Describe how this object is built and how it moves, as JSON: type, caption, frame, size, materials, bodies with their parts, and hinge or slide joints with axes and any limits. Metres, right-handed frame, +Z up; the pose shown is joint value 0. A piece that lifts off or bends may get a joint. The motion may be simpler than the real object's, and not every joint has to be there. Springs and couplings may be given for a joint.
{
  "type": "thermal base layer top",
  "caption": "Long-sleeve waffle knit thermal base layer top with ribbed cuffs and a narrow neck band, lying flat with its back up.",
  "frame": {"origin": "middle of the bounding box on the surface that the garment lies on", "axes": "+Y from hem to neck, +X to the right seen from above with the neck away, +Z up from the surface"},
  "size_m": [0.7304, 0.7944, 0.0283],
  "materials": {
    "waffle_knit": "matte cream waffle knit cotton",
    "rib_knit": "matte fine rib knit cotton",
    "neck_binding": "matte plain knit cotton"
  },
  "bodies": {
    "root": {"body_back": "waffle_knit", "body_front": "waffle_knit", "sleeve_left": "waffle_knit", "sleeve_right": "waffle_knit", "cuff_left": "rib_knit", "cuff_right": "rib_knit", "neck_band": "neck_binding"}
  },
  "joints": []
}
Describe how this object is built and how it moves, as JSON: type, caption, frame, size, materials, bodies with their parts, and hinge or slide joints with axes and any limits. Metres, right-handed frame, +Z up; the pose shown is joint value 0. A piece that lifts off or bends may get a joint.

* * * * * * *

### Written exercise
Restate the listing above word for word.

### Exercise response
Describe how this object is built and how it moves, as JSON: type, caption, frame, size, materials, bodies with their parts, and hinge or slide joints with axes and any limits. Metres, right-handed frame, +Z up; the pose shown is joint value 0. A piece that lifts off or bends may get a joint. The motion may be simpler than the real object's, and not every joint has to be there. Springs and couplings may be given for a joint.
{
  "type": "thermal base layer top",
  "caption": "Long-sleeve waffle knit thermal base layer top with ribbed cuffs and a narrow neck band, lying flat with its back up.",
  "frame": {"origin": "middle of the bounding box on the surface that the garment lies on", "axes": "+Y from hem to neck, +X to the right seen from above with the neck away, +Z up from the surface"},
  "size_m": [0.7304, 0.7944, 0.0283],
  "materials": {
    "waffle_knit": "matte cream waffle knit cotton",
    "rib_knit": "matte fine rib knit cotton",
    "neck_binding": "matte plain knit cotton"
  },
  "bodies": {
    "root": {"body_back": "waffle_knit", "body_front": "waffle_knit", "sleeve_left": "waffle_knit", "sleeve_right": "waffle_knit", "cuff_left": "rib_knit", "cuff_right": "rib_knit", "neck_band": "neck_binding"}
  },
  "joints": []
}
Describe how this object is built and how it moves, as JSON: type, caption, frame, size, materials, bodies with their parts, and hinge or slide joints with axes and any limits. Metres, right-handed frame, +Z up; the pose shown is joint value 0. A piece that lifts off or bends may get a joint.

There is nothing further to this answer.